● **Aim**
In the entries below, find every line with "bodies" and copy it.

(Excerpt from a dataset)
+++

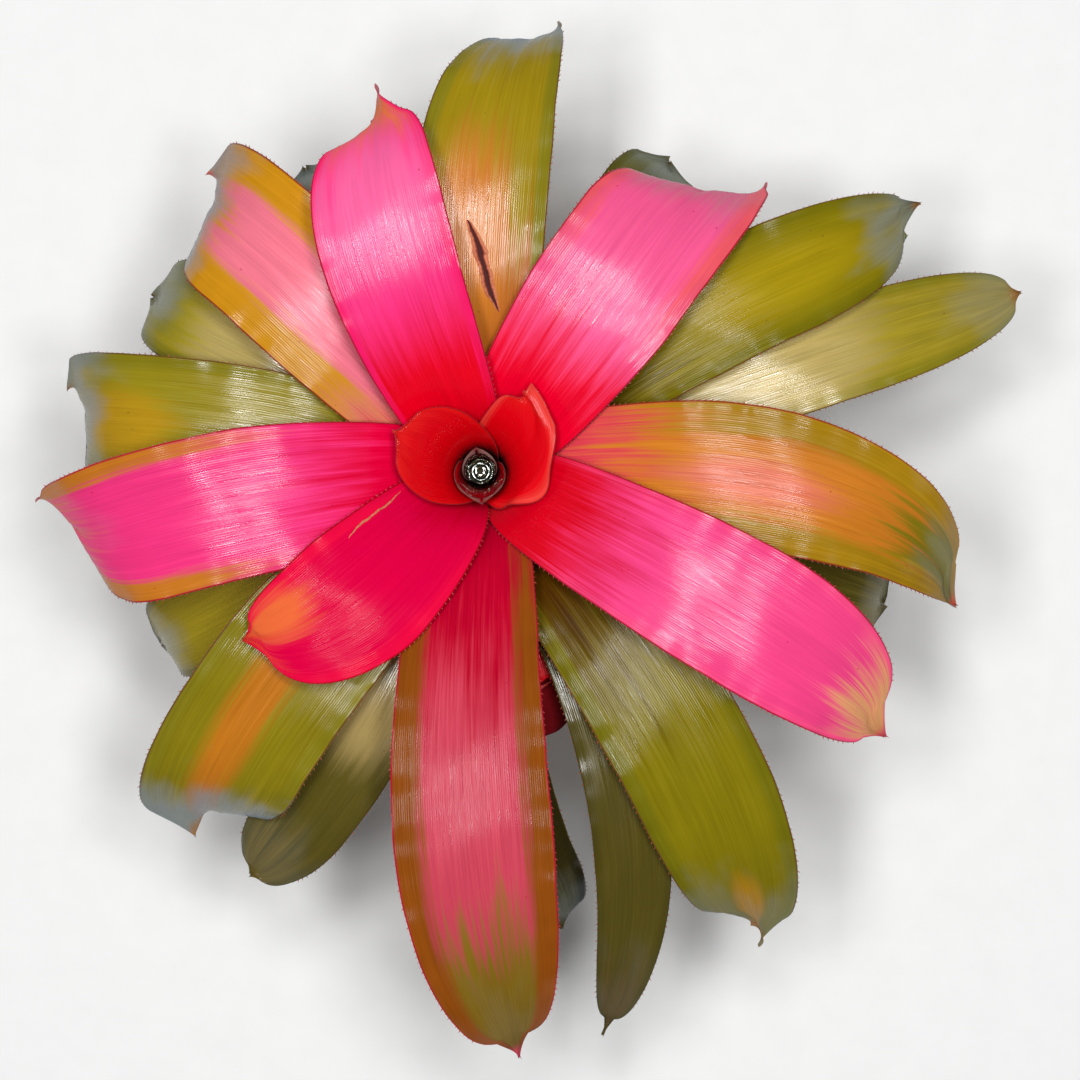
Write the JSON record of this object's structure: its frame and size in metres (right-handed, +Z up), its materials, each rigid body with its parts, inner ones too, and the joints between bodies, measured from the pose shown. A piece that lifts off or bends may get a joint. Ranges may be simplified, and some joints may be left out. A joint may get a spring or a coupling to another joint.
{
  "type": "potted bromeliad",
  "caption": "Low, broad-leaved bromeliad rosette, red at the heart and olive outside, holding water in its central cup, planted in a plain round clay pot",
  "frame": {"origin": "middle of the flat underside of the pot, on the pot's axis, which is also the axis of the rosette", "axes": "+Z up along the pot's axis; seen from above, +X is to the right and +Y is up the page of the plan view, with the long olive leaf that ends the rosette at about azimuth 80 degrees"},
  "size_m": [0.4315, 0.4515, 0.2402],
  "materials": {
    "pot": "matt fired clay",
    "mix": "loose bark-based potting mix, rough and matt",
    "stem": "fibrous, matt",
    "water": "clear still water",
    "heart": "waxy leaf, dark red, glossy",
    "red": "waxy leaf, bright red, glossy",
    "pink": "waxy leaf, red base turning hot pink, glossy",
    "orange": "waxy leaf, pink and orange over olive, glossy",
    "olive": "waxy leaf, olive green, glossy",
    "dark": "waxy leaf, dark olive, satin",
    "torn": "waxy leaf, red, satin, torn across",
    "shaded": "waxy leaf, dark red, satin"
  },
  "bodies": {
    "root": {"pot": "pot", "potting_mix": "mix", "stem": "stem", "water": "water", "leaf_01_heart": "heart", "leaf_02_heart": "heart", "leaf_03_cup": "red", "leaf_04_cup": "red", "leaf_05_red": "red", "leaf_06_pink": "pink", "leaf_07_pink": "pink", "leaf_08_pink": "pink", "leaf_09_pink": "pink", "leaf_10_pink": "pink", "leaf_11_orange": "orange", "leaf_12_orange": "orange", "leaf_13_olive": "olive", "leaf_14_olive": "olive", "leaf_15_olive": "olive", "leaf_16_olive": "olive", "leaf_17_olive": "olive", "leaf_18_dark": "dark", "leaf_19_dark": "dark", "leaf_20_dark": "dark", "leaf_21_olive": "olive", "leaf_22_dark": "dark", "leaf_23_torn": "torn", "leaf_24_dark": "dark", "leaf_25_dark": "dark", "leaf_26_dark": "dark", "leaf_27_shaded": "shaded", "leaf_28_dark": "dark"}
  },
  "joints": []
}
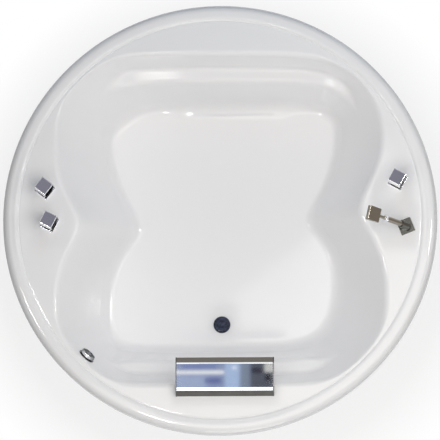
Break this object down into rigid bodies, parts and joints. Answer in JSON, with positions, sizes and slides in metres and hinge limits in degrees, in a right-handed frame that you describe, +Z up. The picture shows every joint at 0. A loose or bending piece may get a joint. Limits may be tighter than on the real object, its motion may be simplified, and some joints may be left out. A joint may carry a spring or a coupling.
{
  "type": "round bathtub",
  "caption": "Round drop-in bathtub with ledges and a waisted well on a steel frame, with cascade spout, square tap handles, pull-out hand shower, pop-up waste and overflow.",
  "frame": {"origin": "on the floor under the middle of the round rim", "axes": "+Z up; +Y from the cascade spout towards the opposite rim; +X to the hand shower's side"},
  "size_m": [1.8, 1.8, 0.8093],
  "materials": {
    "white_shell": "gloss",
    "plywood": "matte",
    "frame_steel": "satin",
    "zinc_steel": "satin",
    "foot_plastic": "matte",
    "chrome": "polished",
    "seal_rubber": "matte",
    "white_plastic": "satin",
    "cable_sleeve": "satin",
    "valve_brass": "satin",
    "pipe_brass": "satin",
    "spray_plastic": "satin"
  },
  "bodies": {
    "base": {"tub_shell": "white_shell", "base_board": "plywood", "front_deck_board": "plywood", "back_deck_board": "plywood", "left_deck_board": "plywood", "right_deck_board": "plywood", "left_side_rail": "frame_steel", "right_side_rail": "frame_steel", "front_cross_rail": "frame_steel", "middle_cross_rail": "frame_steel", "back_cross_rail": "frame_steel", "front_left_post": "frame_steel", "front_right_post": "frame_steel", "back_left_post": "frame_steel", "back_right_post": "frame_steel", "left_post": "frame_steel", "right_post": "frame_steel", "foot_lock_nuts": "zinc_steel", "waste_flange": "chrome", "waste_gasket": "seal_rubber", "waste_body": "white_plastic", "trap_nut": "white_plastic", "trap_cup": "white_plastic", "trap_outlet": "white_plastic", "overflow_face": "chrome", "overflow_gasket": "seal_rubber", "overflow_body": "white_plastic", "overflow_pipe": "white_plastic", "plug_cable": "cable_sleeve", "hot_plate": "chrome", "cold_plate": "chrome", "diverter_plate": "chrome", "hot_valve": "valve_brass", "cold_valve": "valve_brass", "diverter_valve": "valve_brass", "deck_nuts": "valve_brass", "mixing_tee": "valve_brass", "mixed_pipe": "pipe_brass", "spout_pipe": "pipe_brass", "shower_pipe": "pipe_brass", "shower_plate": "chrome", "shower_holder": "chrome", "spout_base": "chrome", "spout_cover": "chrome", "spout_ends": "chrome"},
    "front_left_foot": {"front_left_foot": "foot_plastic"},
    "front_right_foot": {"front_right_foot": "foot_plastic"},
    "back_left_foot": {"back_left_foot": "foot_plastic"},
    "back_right_foot": {"back_right_foot": "foot_plastic"},
    "left_foot": {"left_foot": "foot_plastic"},
    "right_foot": {"right_foot": "foot_plastic"},
    "inner_left_foot": {"inner_left_foot": "foot_plastic"},
    "inner_right_foot": {"inner_right_foot": "foot_plastic"},
    "waste_plug": {"waste_plug": "chrome"},
    "overflow_knob": {"overflow_knob": "chrome"},
    "hot_handle": {"hot_handle": "chrome"},
    "cold_handle": {"cold_handle": "chrome"},
    "diverter_handle": {"diverter_handle": "chrome"},
    "hand_shower": {"handset": "chrome", "spray_plate": "spray_plastic"}
  },
  "joints": [
    {"name": "front_left_foot_screw", "type": "slide", "parent": "base", "child": "front_left_foot", "axis": [0, 0, -1], "range_m": [0, 0.03]},
    {"name": "front_right_foot_screw", "type": "slide", "parent": "base", "child": "front_right_foot", "axis": [0, 0, -1], "range_m": [0, 0.03]},
    {"name": "back_left_foot_screw", "type": "slide", "parent": "base", "child": "back_left_foot", "axis": [0, 0, -1], "range_m": [0, 0.03]},
    {"name": "back_right_foot_screw", "type": "slide", "parent": "base", "child": "back_right_foot", "axis": [0, 0, -1], "range_m": [0, 0.03]},
    {"name": "left_foot_screw", "type": "slide", "parent": "base", "child": "left_foot", "axis": [0, 0, -1], "range_m": [0, 0.03]},
    {"name": "right_foot_screw", "type": "slide", "parent": "base", "child": "right_foot", "axis": [0, 0, -1], "range_m": [0, 0.03]},
    {"name": "inner_left_foot_screw", "type": "slide", "parent": "base", "child": "inner_left_foot", "axis": [0, 0, -1], "range_m": [0, 0.03]},
    {"name": "inner_right_foot_screw", "type": "slide", "parent": "base", "child": "inner_right_foot", "axis": [0, 0, -1], "range_m": [0, 0.03]},
    {"name": "knob_turn", "type": "hinge", "parent": "base", "child": "overflow_knob", "pos_m": [-0.5553, -0.56507, 0.592], "axis": [-0.6522, -0.6637, -0.3661], "range_deg": [0, 90]},
    {"name": "plug_lift", "type": "slide", "parent": "base", "child": "waste_plug", "axis": [0, 0, 1], "range_m": [-0.007, 0]},
    {"name": "hot_turn", "type": "hinge", "parent": "base", "child": "hot_handle", "pos_m": [-0.7258, 0.12798, 0.68], "axis": [0, 0, 1], "range_deg": [0, 90]},
    {"name": "cold_turn", "type": "hinge", "parent": "base", "child": "cold_handle", "pos_m": [-0.70689, -0.01234, 0.68], "axis": [0, 0, 1], "range_deg": [0, 90]},
    {"name": "diverter_turn", "type": "hinge", "parent": "base", "child": "diverter_handle", "pos_m": [0.73557, 0.15635, 0.68], "axis": [0, 0, 1], "range_deg": [0, 90]},
    {"name": "handset_lift", "type": "slide", "parent": "base", "child": "hand_shower", "axis": [-0.7464, 0.1723, 0.6428], "range_m": [0, 0.06]}
  ],
  "couplings": [
    {"joint": "plug_lift", "follows": "knob_turn", "m_per_rad": -0.004456}
  ]
}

+++

● **Solution for this task**
Write the JSON record of this object's structure: its frame and size in metres (right-handed, +Z up), its materials, each rigid body with its parts, inner ones too, and the joints between bodies, measured from the pose shown. A piece that lifts off or bends may get a joint. Ranges may be simplified, and some joints may be left out. A joint may get a spring or a coupling to another joint.
  "bodies": {
Break this object down into rigid bodies, parts and joints. Answer in JSON, with positions, sizes and slides in metres and hinge limits in degrees, in a right-handed frame that you describe, +Z up. The picture shows every joint at 0. A loose or bending piece may get a joint. Limits may be tighter than on the real object, its motion may be simplified, and some joints may be left out. A joint may carry a spring or a coupling.
  "bodies": {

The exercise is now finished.